Many of the rallying points of the Occupy Wall Street general assembly – fairness and equality in the workplace and in government, rights of employees to negotiate for better pay and safer working conditions, access to health care – are precisely the goals of our union, and are of critical importance to all of us.
I have created a blog called “Musicians Solidarity with Occupy Wall Street.” I welcome any ideas, comments and articles from other members! Here’s the address: http://musicians4ows.wordpress.com
Feedback on Juilliard story
Having just graduated recently from a – gasp! – state school, I don’t know if I am even qualified or allowed to write a letter to the editor of Allegro, but I will try. Unless you are planning a feature with my picture and those of my fellow graduates on life after Stony Brook, I expect an apology from our magazine.
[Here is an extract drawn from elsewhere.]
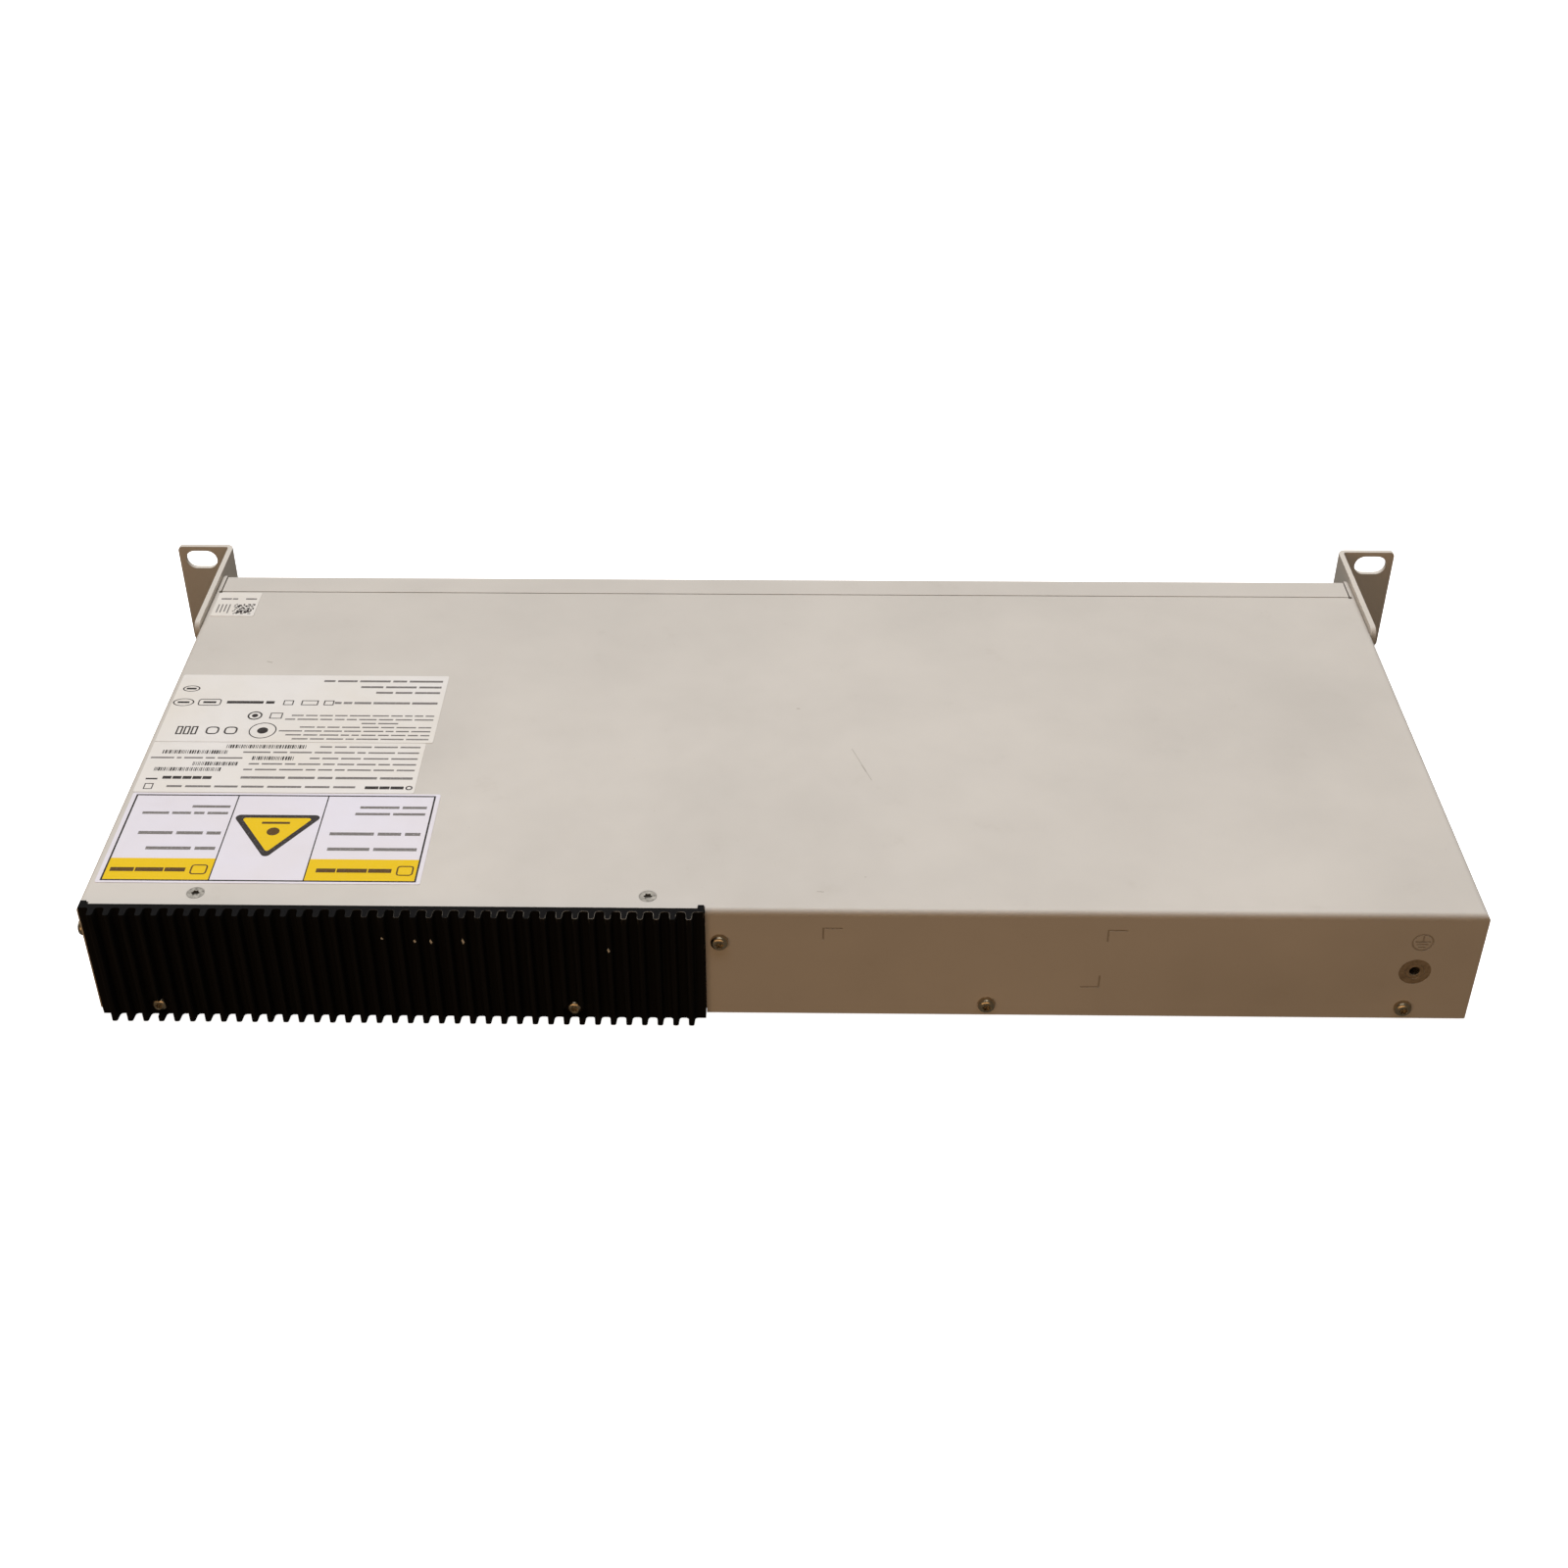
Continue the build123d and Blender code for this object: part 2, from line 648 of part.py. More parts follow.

I am assuming that most of your members did not attend Juilliard, either. What does this say about my union that even you give the upper hand to Juilliard alumni in your October 2011 issue? I assume from reading your interviews with Juilliard graduates that Local 802 cherishes the institution of Juilliard over the other music schools in the city, state and world.
I am a tough, freelancing musician who has made his way in the city without the favors that Juilliard brings. I am proud of what I learned from the University of Central Arkansas, the University of North Texas and SUNY Stony Brook from some of the finest teachers in the country (some of whom also teach at Juilliard). The union didn’t even have any presence at Stony Brook, except for the copies of International Musician that I left in the student lounge.
This article was shortsighted in a profound way and shows an enormous lack of understanding of who composes the union.